Give back, unchanged, the line with "depsgraph = bpy.context.evaluated_depsgraph_get()", the line with "cad_low, cad_high = object_bounds()", and every line between them, and no other line.
⟨
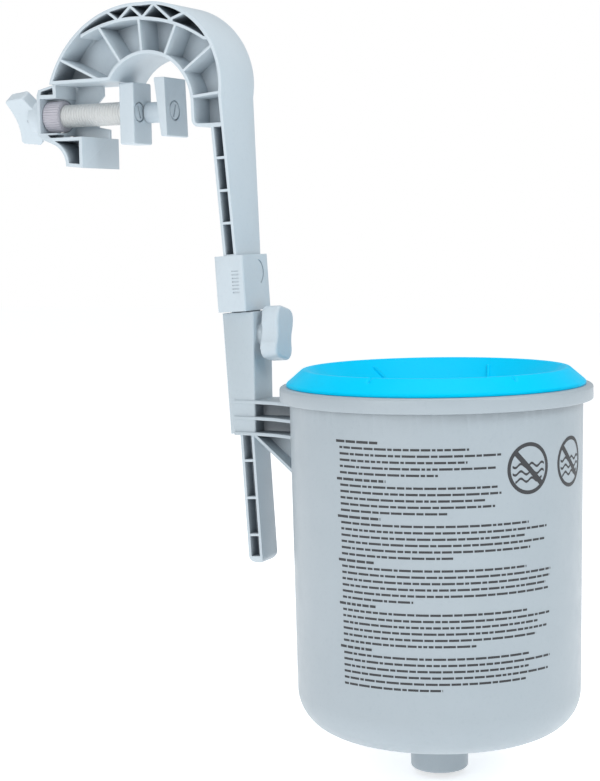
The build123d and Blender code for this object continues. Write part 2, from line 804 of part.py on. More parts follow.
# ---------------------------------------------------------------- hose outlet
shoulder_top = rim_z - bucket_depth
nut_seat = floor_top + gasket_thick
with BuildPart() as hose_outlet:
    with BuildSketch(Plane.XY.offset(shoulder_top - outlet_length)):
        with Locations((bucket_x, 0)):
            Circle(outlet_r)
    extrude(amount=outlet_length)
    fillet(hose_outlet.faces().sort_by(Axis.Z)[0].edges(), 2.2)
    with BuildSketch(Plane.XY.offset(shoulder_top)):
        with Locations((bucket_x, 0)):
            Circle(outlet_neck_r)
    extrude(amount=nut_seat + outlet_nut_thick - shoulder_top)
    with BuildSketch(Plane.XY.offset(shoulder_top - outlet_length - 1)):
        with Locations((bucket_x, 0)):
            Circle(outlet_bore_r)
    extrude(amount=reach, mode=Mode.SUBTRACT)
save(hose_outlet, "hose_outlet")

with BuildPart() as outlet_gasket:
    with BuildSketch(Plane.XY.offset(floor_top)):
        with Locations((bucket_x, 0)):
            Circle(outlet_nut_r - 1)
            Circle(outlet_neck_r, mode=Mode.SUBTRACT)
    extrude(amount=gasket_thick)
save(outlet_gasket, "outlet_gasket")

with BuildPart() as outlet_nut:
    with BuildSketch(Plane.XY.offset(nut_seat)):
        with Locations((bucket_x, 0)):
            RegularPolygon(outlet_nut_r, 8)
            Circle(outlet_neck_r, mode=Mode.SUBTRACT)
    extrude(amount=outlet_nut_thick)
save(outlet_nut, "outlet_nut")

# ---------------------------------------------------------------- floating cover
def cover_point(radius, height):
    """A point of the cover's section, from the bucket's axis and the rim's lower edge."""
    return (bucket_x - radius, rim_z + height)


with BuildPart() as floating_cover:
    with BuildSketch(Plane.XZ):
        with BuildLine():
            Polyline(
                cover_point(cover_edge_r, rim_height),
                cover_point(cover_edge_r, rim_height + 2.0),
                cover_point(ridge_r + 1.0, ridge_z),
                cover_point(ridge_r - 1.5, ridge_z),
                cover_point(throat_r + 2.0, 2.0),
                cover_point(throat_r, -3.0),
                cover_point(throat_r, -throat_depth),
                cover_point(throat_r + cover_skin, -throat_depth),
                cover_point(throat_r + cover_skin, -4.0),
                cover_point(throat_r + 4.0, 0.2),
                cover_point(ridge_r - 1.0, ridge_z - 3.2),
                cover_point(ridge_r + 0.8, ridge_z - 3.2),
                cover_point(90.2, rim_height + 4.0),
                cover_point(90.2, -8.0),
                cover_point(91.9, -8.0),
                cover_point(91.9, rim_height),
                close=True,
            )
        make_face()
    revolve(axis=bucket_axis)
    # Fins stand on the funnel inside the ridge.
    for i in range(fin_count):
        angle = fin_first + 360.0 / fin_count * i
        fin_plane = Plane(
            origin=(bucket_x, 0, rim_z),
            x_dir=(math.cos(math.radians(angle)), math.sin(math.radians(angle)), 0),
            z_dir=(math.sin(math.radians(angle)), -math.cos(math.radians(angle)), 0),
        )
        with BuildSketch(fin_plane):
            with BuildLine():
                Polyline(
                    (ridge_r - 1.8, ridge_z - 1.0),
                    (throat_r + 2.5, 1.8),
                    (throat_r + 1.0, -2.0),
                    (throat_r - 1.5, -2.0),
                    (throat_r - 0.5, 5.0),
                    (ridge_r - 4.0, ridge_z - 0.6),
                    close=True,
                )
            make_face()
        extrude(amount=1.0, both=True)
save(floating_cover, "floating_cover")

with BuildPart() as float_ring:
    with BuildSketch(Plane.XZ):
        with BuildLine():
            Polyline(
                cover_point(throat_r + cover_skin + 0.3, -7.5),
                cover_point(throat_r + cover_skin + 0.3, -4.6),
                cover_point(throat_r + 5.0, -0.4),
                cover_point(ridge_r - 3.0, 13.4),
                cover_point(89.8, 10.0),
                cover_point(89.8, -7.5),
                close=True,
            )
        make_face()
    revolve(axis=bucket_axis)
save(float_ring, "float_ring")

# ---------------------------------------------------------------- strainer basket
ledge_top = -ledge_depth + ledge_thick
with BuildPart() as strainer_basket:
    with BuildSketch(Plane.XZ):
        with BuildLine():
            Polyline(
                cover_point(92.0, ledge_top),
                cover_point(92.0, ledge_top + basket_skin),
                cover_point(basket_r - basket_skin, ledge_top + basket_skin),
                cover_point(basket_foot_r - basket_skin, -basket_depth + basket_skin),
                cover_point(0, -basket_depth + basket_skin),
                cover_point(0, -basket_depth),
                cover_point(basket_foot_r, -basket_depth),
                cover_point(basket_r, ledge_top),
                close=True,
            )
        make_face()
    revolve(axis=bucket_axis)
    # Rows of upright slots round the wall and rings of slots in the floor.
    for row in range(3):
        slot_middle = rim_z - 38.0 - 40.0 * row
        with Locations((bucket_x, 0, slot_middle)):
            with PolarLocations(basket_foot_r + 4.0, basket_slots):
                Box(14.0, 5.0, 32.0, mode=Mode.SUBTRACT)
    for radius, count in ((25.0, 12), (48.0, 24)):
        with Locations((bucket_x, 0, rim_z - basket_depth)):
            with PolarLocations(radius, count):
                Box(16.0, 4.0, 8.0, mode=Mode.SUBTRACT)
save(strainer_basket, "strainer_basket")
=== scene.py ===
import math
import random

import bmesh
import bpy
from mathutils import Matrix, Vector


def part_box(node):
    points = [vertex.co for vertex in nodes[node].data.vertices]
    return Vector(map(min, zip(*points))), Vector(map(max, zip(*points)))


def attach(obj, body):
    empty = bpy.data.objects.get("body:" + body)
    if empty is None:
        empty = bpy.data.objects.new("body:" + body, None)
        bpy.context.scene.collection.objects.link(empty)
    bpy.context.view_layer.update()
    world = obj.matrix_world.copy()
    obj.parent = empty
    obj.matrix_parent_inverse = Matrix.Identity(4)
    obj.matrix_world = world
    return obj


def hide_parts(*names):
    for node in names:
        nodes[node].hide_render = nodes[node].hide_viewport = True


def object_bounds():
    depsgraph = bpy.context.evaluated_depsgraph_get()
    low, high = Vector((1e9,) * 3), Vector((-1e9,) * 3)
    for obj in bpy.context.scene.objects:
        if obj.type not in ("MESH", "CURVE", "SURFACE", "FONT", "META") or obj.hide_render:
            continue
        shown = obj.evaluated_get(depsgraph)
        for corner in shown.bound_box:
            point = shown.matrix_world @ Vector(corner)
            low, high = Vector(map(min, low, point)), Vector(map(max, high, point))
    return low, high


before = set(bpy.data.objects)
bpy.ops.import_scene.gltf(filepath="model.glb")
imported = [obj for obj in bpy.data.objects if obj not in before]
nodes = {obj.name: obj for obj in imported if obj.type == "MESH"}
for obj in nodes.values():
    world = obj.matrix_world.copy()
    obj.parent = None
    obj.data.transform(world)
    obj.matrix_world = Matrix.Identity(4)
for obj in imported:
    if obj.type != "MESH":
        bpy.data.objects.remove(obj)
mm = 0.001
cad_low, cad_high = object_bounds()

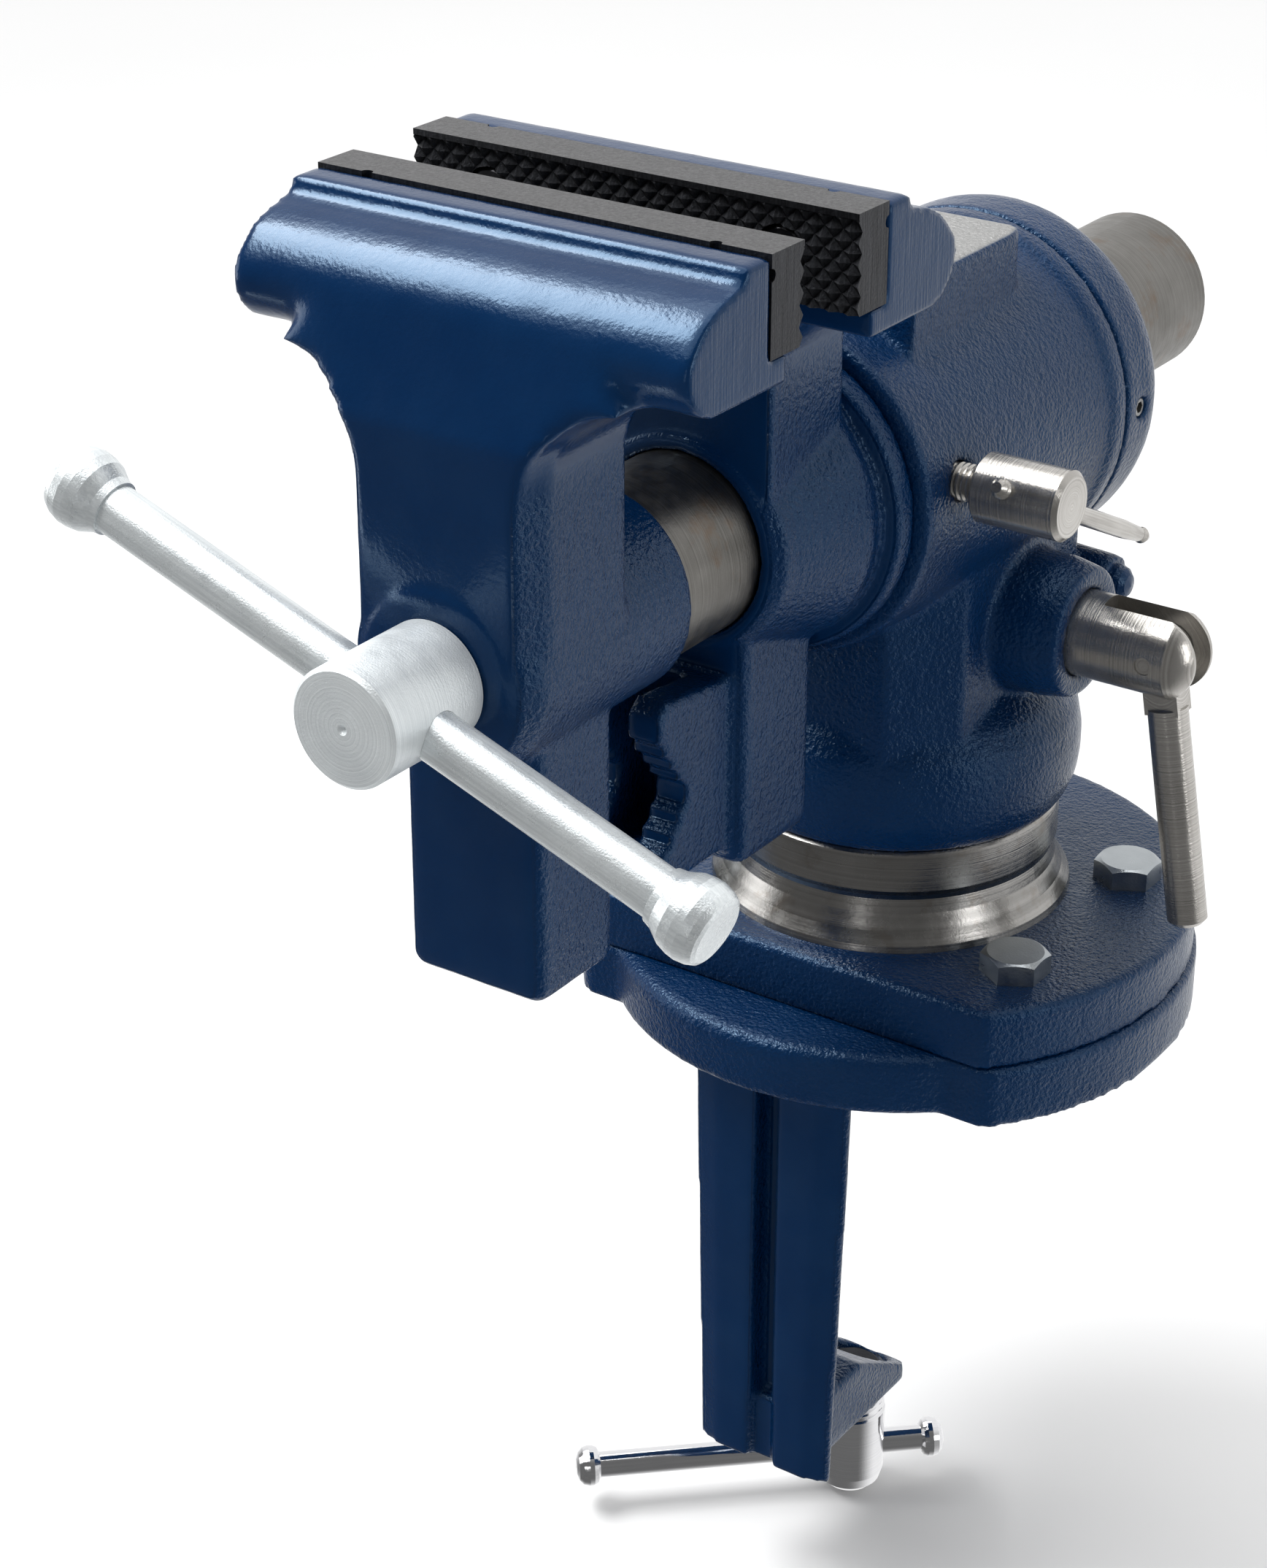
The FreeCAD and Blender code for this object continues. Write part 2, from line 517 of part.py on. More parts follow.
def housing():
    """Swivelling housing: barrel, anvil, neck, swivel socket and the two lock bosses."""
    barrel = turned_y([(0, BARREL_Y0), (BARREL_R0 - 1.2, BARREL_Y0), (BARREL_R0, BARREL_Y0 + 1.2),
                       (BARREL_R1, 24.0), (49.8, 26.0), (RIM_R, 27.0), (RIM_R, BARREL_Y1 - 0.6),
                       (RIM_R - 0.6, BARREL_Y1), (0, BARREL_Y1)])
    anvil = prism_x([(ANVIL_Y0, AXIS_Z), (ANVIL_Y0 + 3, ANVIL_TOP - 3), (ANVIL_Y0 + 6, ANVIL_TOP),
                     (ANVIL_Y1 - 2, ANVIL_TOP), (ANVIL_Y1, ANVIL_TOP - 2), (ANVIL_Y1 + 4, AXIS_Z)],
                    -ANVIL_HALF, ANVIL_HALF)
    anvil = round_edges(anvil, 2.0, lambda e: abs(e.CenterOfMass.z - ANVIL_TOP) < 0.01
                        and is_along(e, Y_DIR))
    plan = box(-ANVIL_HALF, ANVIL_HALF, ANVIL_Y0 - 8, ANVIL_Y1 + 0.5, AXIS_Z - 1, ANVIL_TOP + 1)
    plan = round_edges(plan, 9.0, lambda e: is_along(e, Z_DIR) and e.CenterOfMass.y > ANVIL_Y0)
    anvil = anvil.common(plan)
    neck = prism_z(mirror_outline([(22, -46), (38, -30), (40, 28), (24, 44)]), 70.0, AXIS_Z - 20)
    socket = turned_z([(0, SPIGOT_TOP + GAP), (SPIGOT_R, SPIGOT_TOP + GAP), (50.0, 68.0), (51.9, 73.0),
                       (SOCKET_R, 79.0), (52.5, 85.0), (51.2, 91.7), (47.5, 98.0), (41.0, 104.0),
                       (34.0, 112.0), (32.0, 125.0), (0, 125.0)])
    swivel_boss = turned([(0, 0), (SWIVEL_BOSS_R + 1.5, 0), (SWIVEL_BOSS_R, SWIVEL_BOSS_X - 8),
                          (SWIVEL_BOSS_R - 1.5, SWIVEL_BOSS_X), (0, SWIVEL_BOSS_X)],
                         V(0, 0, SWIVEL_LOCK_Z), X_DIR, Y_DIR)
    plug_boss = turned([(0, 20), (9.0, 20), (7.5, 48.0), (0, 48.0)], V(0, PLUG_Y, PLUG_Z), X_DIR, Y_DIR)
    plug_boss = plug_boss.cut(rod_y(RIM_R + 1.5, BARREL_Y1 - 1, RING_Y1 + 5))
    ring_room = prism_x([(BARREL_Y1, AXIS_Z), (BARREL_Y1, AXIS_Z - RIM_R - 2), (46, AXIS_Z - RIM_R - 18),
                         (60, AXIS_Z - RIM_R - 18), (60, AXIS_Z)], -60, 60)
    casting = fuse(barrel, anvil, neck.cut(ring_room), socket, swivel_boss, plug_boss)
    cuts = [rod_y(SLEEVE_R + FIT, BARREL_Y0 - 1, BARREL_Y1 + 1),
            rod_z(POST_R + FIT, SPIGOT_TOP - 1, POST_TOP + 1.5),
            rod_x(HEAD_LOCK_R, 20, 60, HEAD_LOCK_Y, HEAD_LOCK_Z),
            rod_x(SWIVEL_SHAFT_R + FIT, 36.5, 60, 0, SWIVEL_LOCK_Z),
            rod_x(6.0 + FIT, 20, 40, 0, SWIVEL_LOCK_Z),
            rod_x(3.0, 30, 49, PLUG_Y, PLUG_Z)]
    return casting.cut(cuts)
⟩
◆ Output:
    depsgraph = bpy.context.evaluated_depsgraph_get()
    low, high = Vector((1e9,) * 3), Vector((-1e9,) * 3)
    for obj in bpy.context.scene.objects:
        if obj.type not in ("MESH", "CURVE", "SURFACE", "FONT", "META") or obj.hide_render:
            continue
        shown = obj.evaluated_get(depsgraph)
        for corner in shown.bound_box:
            point = shown.matrix_world @ Vector(corner)
            low, high = Vector(map(min, low, point)), Vector(map(max, high, point))
    return low, high


before = set(bpy.data.objects)
bpy.ops.import_scene.gltf(filepath="model.glb")
imported = [obj for obj in bpy.data.objects if obj not in before]
nodes = {obj.name: obj for obj in imported if obj.type == "MESH"}
for obj in nodes.values():
    world = obj.matrix_world.copy()
    obj.parent = None
    obj.data.transform(world)
    obj.matrix_world = Matrix.Identity(4)
for obj in imported:
    if obj.type != "MESH":
        bpy.data.objects.remove(obj)
mm = 0.001
cad_low, cad_high = object_bounds()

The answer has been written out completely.